Bien sûr, de telles parades festives ne sont pas l’apanage des dernières semaines que nous avons vécues à Montréal, ni même des dernières années. Outre Mai 68, dont on a souligné à satiété l’aspect happening ou « les outrances » dignes « d’un vaste théâtre du fantasme »3, cette utilisation dramatique de la parade musicale, de la caricature, du pastiche satirique, des masques et des costumes renoue aussi avec les traditions révolues aujourd’hui du carnaval et du charivari, dont la dimension volontiers contestataire est bien attestée, ainsi que l’a montré entre autres l’historien Le Roy Ladurie4.
Aux slogans satiriques des étudiants répondent, par-delà les ans, le bagou et la chansonnette du célèbre Gavroche… mais Gavroche se fait tuer ; et nombre des révoltés du Mardi-Gras de Romans aussi. La farce s’achevait autrefois bien souvent en tragédie. Ce n’est plus le cas aujourd’hui. Du moins, pas chez nous. Le rire, le sarcasme, le ludique, le festif, du coup, n’ont plus guère de contrepartie. C’est cette nouvelle donne qui mène à s’interroger sur le rôle politique ou para-politique qu’ils endossent.
On a beaucoup glosé sur cette omniprésence de l’humour, sur « l’importance démesurée »5 qu’il occupe au Québec. On y verra, avec Dominic Desroches, un signe d’impuissance collective, de décrochage par rapport à l’Histoire, qui, elle, « n’est jamais drôle »6. Mais il faut aussi la relier, cette omniprésence du rire et de la plaisanterie, au refus viscéral de la « chicane », et ce refus lui-même à notre incapacité collective à débattre avec détermination, mais sereinement, c’est-à-dire à reconnaître les lignes de fractures qui traversent la société québécoise comme elles traversent toute société. L’humour, en même temps que facteur d’unanimité, devient ainsi une procédure d’évitement.

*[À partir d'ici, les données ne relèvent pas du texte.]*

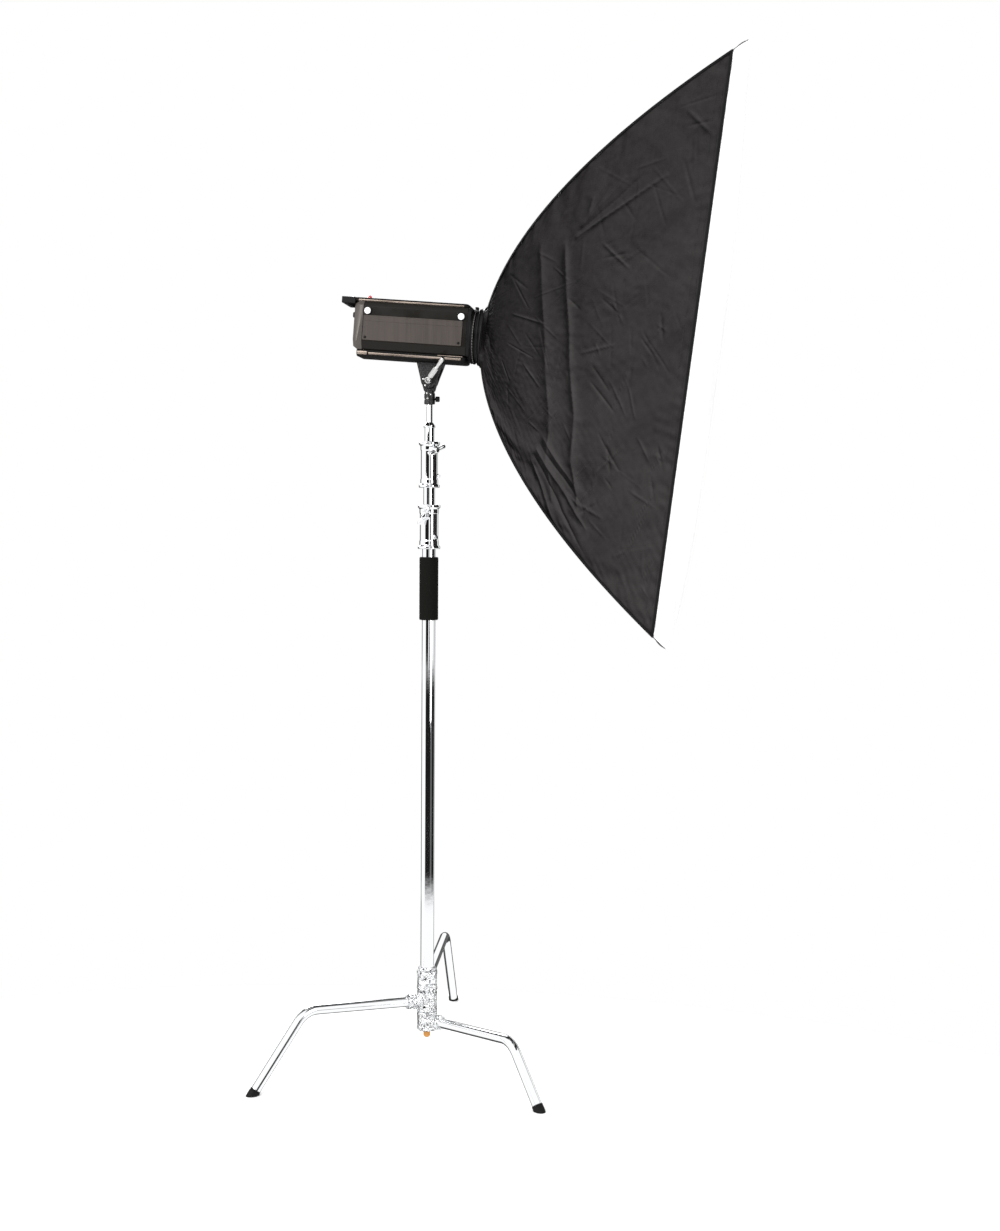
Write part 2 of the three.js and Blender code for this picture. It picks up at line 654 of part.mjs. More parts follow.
function buildControls(head) {
  const back = BODY_REAR - GAP;
  for (const [name, y] of [["power_dial", -26], ["modelling_dial", 26]]) {
    add(head, name, aimed(dial(7, 9), [back, y, AXIS_W + 33], [-1, 0, 0]), BLACK);
  }
  const stop = BUTTON_R + 1.5; // a flange behind the wall keeps the button in
  const buttonProfile = [
    [0, -5],
    [stop, -5],
    [stop, -3 - GAP],
    [BUTTON_R, -3 - GAP],
    [BUTTON_R, 3],
    [BUTTON_R - 1, 4],
    [0, 4],
  ];
  const button = aimed(turned(buttonProfile, SMALL), [BODY_REAR, BUTTON.y, AXIS_W + BUTTON.w], [-1, 0, 0]);
  add(head, "test_button", button, TEAL);
  const dome = turned([[0, 0], [5.5, 0], [5.5, 2], [4.6, 7], [2.5, 10], [0, 11]], SMALL);
  add(head, "slave_sensor", dome.translate([-172, 0, AXIS_W + 77 + GAP]), RED);

  const rocker = alongY([
    [BODY_REAR - 3, AXIS_W - 42],
    [BODY_REAR + 8, AXIS_W - 42],
    [BODY_REAR + 8, AXIS_W - 24],
    [BODY_REAR, AXIS_W - 24],
    [BODY_REAR - 0.5, AXIS_W - 33],
  ], -16, -4);
  add(head, "power_switch", rocker, BLACK);

  const inlet = block([BODY_REAR - 2, BODY_REAR + 18], [14, 42], [AXIS_W - 41.5, AXIS_W - 20]);
  const recess = block([BODY_REAR - 3, BODY_REAR + 15], [17, 39], [AXIS_W - 38.5, AXIS_W - 23]);
  const pins = [-6, 0, 6].map((y) =>
    block([BODY_REAR, BODY_REAR + 16], [27 + y, 29 + y], [AXIS_W - 33, AXIS_W - 29]),
  );
  add(head, "mains_inlet", join(cut(inlet, recess), ...pins), BLACK);
}

function buildInside(head) {
  const blades = [0, 1, 2, 3, 4].map((k) =>
    block([-2, 2], [-1, 1], [8, 30]).rotate([0, 0, 35]).translate([-158, 0, 0]).rotate([72 * k, 0, 0]),
  );
  const hub = aimed(disc(11, 0, 10, SMALL), [-163, 0, 0], [1, 0, 0]);
  add(head, "fan_rotor", join(hub, ...blades).translate([0, 0, AXIS_W + 2]), BLACK);

  const cans = [-26, 26].map((y) => aimed(disc(24, 0, 105, SIDES), [-110, y, AXIS_W - 6], [1, 0, 0]));
  const board = block([-112, 4], [-52, 52], [AXIS_W - 36, AXIS_W - 28]);
  add(head, "capacitor_bank", join(...cans, board), SILVER);
}

const FLASH_RING = 34;

/** A round tube bent round X, from -halfAngle to +halfAngle about its top. */
function arcTube(ringRadius, tubeRadius, halfAngle) {
  const steps = 18;
  const points = Array.from({ length: steps + 1 }, (_, i) => {
    const angle = halfAngle * DEG * ((2 * i) / steps - 1);
    return new THREE.Vector3(0, ringRadius * Math.sin(angle), ringRadius * Math.cos(angle));
  });
  const extrudePath = new THREE.CatmullRomCurve3(points);
  return solid(new THREE.ExtrudeGeometry(circleShape(tubeRadius, 8), { steps, extrudePath }));
}

function buildFront(head) {
  const flange = alongX(scaledOutline(1, 0.5), BODY_FRONT + GAP, 104);
  const barrel = aimed(disc(69, 103, 114, SIDES), [0, 0, AXIS_W], [1, 0, 0]);
  const hole = aimed(disc(52, 80, 120, SIDES), [0, 0, AXIS_W], [1, 0, 0]);
  add(head, "front_bezel", cut(join(flange, barrel), hole), BLACK);

  const latch = block([105, 113], [-8, 8], [AXIS_W + 69 + GAP, AXIS_W + 75]);
  add(head, "release_latch", latch, BLACK);

  const base = join(disc(49, 88, 94, SIDES), disc(16, 84, 102, SMALL));
  add(head, "lamp_base", aimed(base, [0, 0, AXIS_W], [1, 0, 0]), CREAM);

  const gapAngle = 18; // half the opening of the ring-shaped tube, at its foot
  const posts = [180 - gapAngle, 180 + gapAngle].map((angle) => {
    const place = [94 + GAP, FLASH_RING * Math.sin(angle * DEG), FLASH_RING * Math.cos(angle * DEG)];
    return aimed(disc(3.5, 0, 18, 8), place, [1, 0, 0]);
  });
  const ring = arcTube(FLASH_RING, 4, 180 - gapAngle).translate([112, 0, 0]);
  add(head, "flash_tube", join(ring, ...posts).translate([0, 0, AXIS_W]), GLASS);

  const bulb = turned([[0, 0], [9, 0], [9, 14], [13, 24], [14, 36], [11, 46], [6, 52], [0, 54]], SMALL);
  add(head, "modelling_bulb", aimed(bulb, [102 + GAP, 0, AXIS_W], [1, 0, 0]), GLASS);
}

// ---------------------------------------------------------------- speedring

function buildSpeedring(head) {
  const adapter = turned([
    [47, 106],
    [50, 106],
    [50, 114 + GAP],
    [64, 114 + GAP],
    [64, 119],
    [50, 119],
    [50, 139],
    [47, 139],
    [47, 106],
  ], SIDES);
  add(head, "bayonet_adapter", aimed(adapter, [0, 0, AXIS_W], [1, 0, 0]), BLACK);

  const ring = turned([
    [BORE_R, 119 + GAP],
    [RING_R - 2, 119 + GAP],
    [RING_R, 121.5],
    [RING_R, 135],
    [RING_R - 2, 137.5],
    [BORE_R, 137.5],
    [BORE_R, 119 + GAP],
  ], SIDES);
  const tapped = aimed(disc(2.5 + GAP, 55, 80, SMALL), [RING_X - 2.5, 0, 0], [0, 1, -1]);
  add(head, "speedring", cut(aimed(ring, [0, 0, 0], [1, 0, 0]), tapped).translate([0, 0, AXIS_W]), BLACK);

  const screw = join(disc(2.5, 57, 76, SMALL), disc(7, RING_R + 1, RING_R + 13, SMALL));
  const placed = aimed(screw, [RING_X - 2.5, 0, AXIS_W], [0, 1, -1]);
  add(head, "ring_lock_screw", placed, BLACK);
}

// ---------------------------------------------------------------- softbox

/** The box's corner line at a share s of the way from the neck to the rim. */
function corner(s) {
  const spread = FLARE_START + (1 - FLARE_START) * s;
  const floor = FLARE_START ** FLARE;
  const share = (spread ** FLARE - floor) / (1 - floor);
  return {
    x: BOX_START + (BOX_DEPTH - BOX_START) * share,
    y: NECK.y + (RIM.y - NECK.y) * s,
    z: NECK.z + (RIM.z - NECK.z) * s,
  };
}

/** The outline along X of a panel, moved inwards by its thickness. */
function insetProfile(s, height, depth) {
  const step = 0.002;
  const here = corner(s);
  const before = corner(Math.max(s - step, 0));
  const after = corner(Math.min(s + step, 1));
  const along = new THREE.Vector2(after.x - before.x, after[height] - before[height]).normalize();
  return [here.x + along.y * depth, here[height] - along.x * depth];
}

const PANEL_STEPS = 10;

function panel(side, height, width) {
  const rings = [];
  for (let k = 0; k <= PANEL_STEPS; k += 1) {
    const s = (BAND_START * k) / PANEL_STEPS;
    const half = corner(s)[width] - CORNER_NOTCH;
    const outer = insetProfile(s, height, 0);
    const inner = insetProfile(s, height, FABRIC);
    const at = ([x, h], across) => (height === "z" ? [x, across, side * h] : [x, side * h, across]);
    rings.push([at(outer, -half), at(outer, half), at(inner, half), at(inner, -half)]);
  }
  return lofted(rings);
}

/** A sprung rod from the ring to one corner of the rim. */
function cornerRod(sideY, sideZ) {
  const steps = 12;
  const sides = 8;
  const line = [];
  for (let k = 0; k <= steps; k += 1) {
    const s = (ROD_END * k) / steps;
    const at = corner(s);
    const inset = 6 + 12 * (1 - s) ** 3;
    line.push(new THREE.Vector3(at.x, sideY * (at.y - inset), sideZ * (at.z - inset - 3 * (1 - s))));
  }
  const curve = new THREE.CatmullRomCurve3(line);
  return solid(new THREE.ExtrudeGeometry(circleShape(ROD_R, sides), { steps, extrudePath: curve }));
}

/** A tray: straight-sided from one rectangle to the next, with a bulging front. */
function tray(sections, bulge, columns, rows) {
  const corners = [];
  const quad = (a, b, c, d) => corners.push(...a, ...b, ...c, ...a, ...c, ...d);
  const grid = ({ x, y, z }, swell) => (i, j) => {
    const u = (2 * i) / columns - 1;
    const v = (2 * j) / rows - 1;
    return [x + swell * (1 - u ** 4) * (1 - v ** 4), u * y, v * z];
  };
  for (let k = 0; k + 1 < sections.length; k += 1) {
    const near = grid(sections[k], 0);
    const far = grid(sections[k + 1], 0);
    for (let i = 0; i < columns; i += 1) {
      quad(near(i, 0), near(i + 1, 0), far(i + 1, 0), far(i, 0));
      quad(near(i + 1, rows), near(i, rows), far(i, rows), far(i + 1, rows));
    }
    for (let j = 0; j < rows; j += 1) {
      quad(near(0, j + 1), near(0, j), far(0, j), far(0, j + 1));
      quad(near(columns, j), near(columns, j + 1), far(columns, j + 1), far(columns, j));
    }
  }
  const back = grid(sections[0], 0);
  const front = grid(sections[sections.length - 1], bulge);
  for (let i = 0; i < columns; i += 1) {
    for (let j = 0; j < rows; j += 1) {
      quad(back(i, j), back(i, j + 1), back(i + 1, j + 1), back(i + 1, j));
      quad(front(i, j), front(i + 1, j), front(i + 1, j + 1), front(i, j + 1));
    }
  }
  const geometry = new THREE.BufferGeometry();
  geometry.setAttribute("position", new THREE.Float32BufferAttribute(corners, 3));
  return solid(geometry);
}

function buildDiffuser(box) {
  const start = corner(BAND_START + 0.002);
  const rim = corner(1);
  const lessen = ({ x, y, z }, dx, d) => ({ x: x + dx, y: y - d, z: z - d });
  const outer = tray([start, rim], FRONT_BULGE, 8, 14);
  const back = lessen(start, -3, 3.5);
  const inner = tray([back, lessen(rim, -3, 3)], FRONT_BULGE, 8, 14);
  add(box, "front_diffuser", cut(outer, inner), FABRIC_WHITE);
}

function buildSoftbox(box) {
  for (const [name, side, height, width] of [
    ["top", 1, "z", "y"],
    ["bottom", -1, "z", "y"],
    ["left", 1, "y", "z"],
    ["right", -1, "y", "z"],
  ]) {
    add(box, `shell_${name}`, panel(side, height, width), FABRIC_BLACK);
  }
  for (const [name, y, z] of [
    ["top_left", 1, 1],
    ["top_right", -1, 1],
    ["bottom_left", 1, -1],
    ["bottom_right", -1, -1],
  ]) {
    add(box, `rod_${name}`, cornerRod(y, z), SILVER);
  }
  buildDiffuser(box);
  const baffle = corner(BAFFLE_AT);
  const clear = 30; // between the baffle's edge and the walls
  const [y, z] = [baffle.y - clear, baffle.z - clear];
  add(box, "inner_baffle", block([baffle.x, baffle.x + 1.5], [-y, y], [-z, z]), FABRIC_WHITE);
}

// ---------------------------------------------------------------- assembly

const softbox = new THREE.Group();
const stand = new THREE.Group();
const head = new THREE.Group();
const knuckle = new THREE.Group();
const box = new THREE.Group();
softbox.add(stand, head, knuckle);
head.add(box);

buildHub(stand);
buildColumn(stand);

knuckle.position.set(0, 0, PIVOT_Z);
buildKnuckle(knuckle);

head.position.set(0, 0, PIVOT_Z);
head.rotation.y = HEAD_PITCH;
buildBracket(head);
buildBody(head);
buildControls(head);
buildInside(head);
buildFront(head);
buildSpeedring(head);

box.position.set(RING_X, 0, AXIS_W);
box.rotation.y = DROOP;
buildSoftbox(box);

softbox.updateMatrixWorld(true);
const bounds = new THREE.Box3().setFromObject(softbox, true);
const middle = bounds.getCenter(new THREE.Vector3());
softbox.position.set(-middle.x, -middle.y, -bounds.min.z);

export default softbox;
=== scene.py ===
"""The looks of a studio softbox: a chrome stand, a flash head on a tilting bracket, and a tall
rectangular softbox with a white front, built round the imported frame. Shapes are worked out in
millimetres in three local frames (stand, head and box) and placed in the row frame in metres."""

import json
import math
import random

import bmesh
import bpy
import numpy as np
from mathutils import Matrix, Vector


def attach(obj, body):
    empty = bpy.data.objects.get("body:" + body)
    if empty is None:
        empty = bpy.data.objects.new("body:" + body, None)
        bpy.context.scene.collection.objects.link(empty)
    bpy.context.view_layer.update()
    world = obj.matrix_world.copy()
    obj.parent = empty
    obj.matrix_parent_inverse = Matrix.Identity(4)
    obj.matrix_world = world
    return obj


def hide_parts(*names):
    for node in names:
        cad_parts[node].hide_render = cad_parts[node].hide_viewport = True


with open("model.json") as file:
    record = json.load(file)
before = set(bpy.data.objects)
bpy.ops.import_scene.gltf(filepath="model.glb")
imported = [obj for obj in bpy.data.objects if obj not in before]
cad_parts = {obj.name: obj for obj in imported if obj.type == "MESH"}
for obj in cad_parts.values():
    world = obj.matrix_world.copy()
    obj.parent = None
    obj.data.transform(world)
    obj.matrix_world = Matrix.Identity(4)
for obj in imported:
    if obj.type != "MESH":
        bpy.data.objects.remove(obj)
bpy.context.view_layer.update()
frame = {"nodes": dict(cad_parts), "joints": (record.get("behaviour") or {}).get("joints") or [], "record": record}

# ---------------------------------------------------------------- frames and driving dimensions

MM = 0.001
joints = {joint["name"]: joint for joint in frame["joints"]}
PIVOT = Vector(joints["head_tilt"]["pos_m"])
LAMP_POINT = Vector(joints["softbox_rotation"]["pos_m"])
FORWARD = Vector(joints["softbox_rotation"]["axis"]).normalized()
ACROSS = Vector((0, 1, 0))
UPWARD = FORWARD.cross(ACROSS)


def local_frame(origin, forward, across, upward):
    """A matrix that takes millimetres in a local frame to metres in the row frame."""
    turn = Matrix((forward, across, upward)).transposed().to_4x4()
    return Matrix.Translation(origin) @ turn @ Matrix.Scale(MM, 4)


STAND = local_frame(Vector((PIVOT.x, PIVOT.y, 0)), Vector((1, 0, 0)), ACROSS, Vector((0, 0, 1)))
HEAD = local_frame(PIVOT, FORWARD, ACROSS, UPWARD)
AXIS_W = (LAMP_POINT - PIVOT).dot(UPWARD) / MM  # the lamp's axis above the pivot
RING_X = 131
DROOP = math.radians(2.8)
BOX = HEAD @ Matrix.Translation((RING_X, 0, AXIS_W)) @ Matrix.Rotation(DROOP, 4, "Y")

# the softbox's corner line, as in the frame
BOX_START = 12
BOX_DEPTH = 574
NECK_Y, NECK_Z = 62, 68
RIM_Y, RIM_Z = 350, 700
FLARE = 1.75
FLARE_START = 0.1
BAND_START = 0.96
FRONT_BULGE = 26


def corner(s):
    """The corner line at a share s of the way from the neck to the rim, as (x, y, z)."""
    spread = FLARE_START + (1 - FLARE_START) * s
    floor = FLARE_START**FLARE
    share = (spread**FLARE - floor) / (1 - floor)
    x = BOX_START + (BOX_DEPTH - BOX_START) * share
    return Vector((x, NECK_Y + (RIM_Y - NECK_Y) * s, NECK_Z + (RIM_Z - NECK_Z) * s))


# ---------------------------------------------------------------- camera, world, light and floor

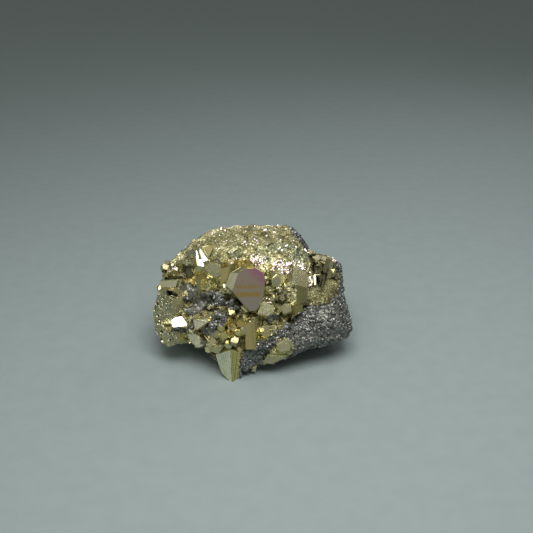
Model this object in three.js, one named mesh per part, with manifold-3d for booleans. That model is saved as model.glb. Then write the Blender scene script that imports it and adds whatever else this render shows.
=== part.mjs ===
// A hand specimen of pyrite: brassy crystals grown together with a granular grey sulphide.
// Millimetres, +Z up, origin on the resting surface below the middle of the specimen.
// "Across, up, out" are measured on the display side, which leans back by FACE_LEAN.

import * as THREE from 'three';
import { ConvexGeometry } from 'three/addons/geometries/ConvexGeometry.js';
import { mergeVertices } from 'three/addons/utils/BufferGeometryUtils.js';
import Module from 'manifold-3d';

const wasm = await Module();
wasm.setup();

// ---------------------------------------------------------------- driving dimensions
const FACE_LEAN = 30;
const MASS_CENTRE = new THREE.Vector3(0, 0, 20);
const LUMP_BLEND = 5;
const MASS_DETAIL = 9;
const CHIP_COUNT = 150;
const CHIP_TILT = 13;
const CHIP_SHARE = 0.75;
const CHIP_SCATTER = 0.07;
const CHIP_LIMIT = 2.8;
const NEAREST_CHIPS = 3;
const FLATTEST_CHIP = 0.2;
const ROOT_DEPTH = 8;
const HOLLOW_START = 6;
const HOLLOW_SIDES = 5;
const HOLLOW_TURN = 0.3;
const TIP = { x: -8.4, y: -31, height: 13.5 };
const CAVITY_DEPTH = 6;
const WALL_OVERLAP = 0.5;
const CLUSTER_SPREAD = 0.42;
const CLUSTER_LEAN = 45;
const SIDE_TILT = 0.45;
const SIDE_SINK = [0.12, 0.32];
const LEADER_SIZE = 1.3;
const SIDE_CLUSTERS = [
  { azimuth: 30, rise: -0.25, count: 4, size: 6.5 },
  { azimuth: 58, rise: -0.1, count: 5, size: 8.5 },
  { azimuth: 108, rise: 0.35, count: 5, size: 8 },
  { azimuth: 150, rise: -0.15, count: 6, size: 9.5 },
  { azimuth: 184, rise: 0.1, count: 3, size: 6 },
];
const SEED = 7;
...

Mais, dès lors qu’il est question ici, entre autres, d’une contestation étudiante qui dure et qui semble donc invalider, par sa factualité même, une telle interprétation, il peut sembler étrange d’insister sur la place qu’occupent l’humour et la provocation ironique (les défilés de foules nues ou dénudées, par exemple) en son sein, puisque celle-ci ne paraît pas le moins du monde incompatible avec une fracture durable (en tout cas depuis des mois) de la société québécoise. La chicane a bel et bien pris, pourrait-on dire désormais.
Toutefois, le fait que cette chicane ne trouve à s’exprimer autrement que par le biais de l’humour – aussi décapant soit-il – et du carnavalesque pousse à s’interroger – j’allais dire : sur son sérieux –, laisse pour tout dire planer un doute : n’a-t-on pas affaire (au-delà des revendications explicites, et sensées, des étudiants) à une contestation politique en trompe-l’œil, à un rideau de fumée ?
Un symbole atteste à mes yeux cette duplicité : c’est le fameux masque derrière lequel se cachent les porte-parole du groupe informel d’activistes du net surnommé Anonymous, masque que l’on a vu aussi couvrant le visage de nombreux manifestants. Ce masque à l’effigie de Guy Fawkes, dont on n’oubliera pas qu’il provient du film de James Mc Teigue V (2006), lui-même tiré de la bande dessinée V pour vendetta d’Alan Moore et David Lloyd, est devenu, par la magie très contemporaine de la multiplication des images, l’emblème le plus récent d’une révolte placée sous l’étendard de la liberté d’expression, l’insigne de ralliement d’une rébellion de la jeunesse mondiale (ou occidentale), et branchée, contre l’ordre établi7.
Mais qu’est-ce qui se cache au juste sous le visage factice d’un conspirateur britannique du début du XVIIe siècle ? Que révèle un symbole aussi improbable ? À l’évidence, le visage plastifié de Guy Fawkes, alias Anonymous, manifeste tout d’abord l’influence d’une sous-culture cinématographique, dont le caractère apparemment contestataire, loin d’être incompatible avec des retombées économiques très concrètes, est pour le moins suspect (on pourrait bien entendu porter le même jugement sur tous ces groupes musicaux dont la radicalité du « message » accompagne la progression des ventes de disques)8. Il prouve aussi la méconnaissance historique abyssale de ces jeunes gens masqués qui semblent confondre un conspirateur anglais du XVIIe siècle, pro-espagnol et soutenu par les Jésuites, avec la figure postmoderne de l’anarchiste numérique, ou leur indifférence – mais ce n’est pas forcément mieux – à la nature de symboles qui apparaissent finalement interchangeables et sans réels signifiés.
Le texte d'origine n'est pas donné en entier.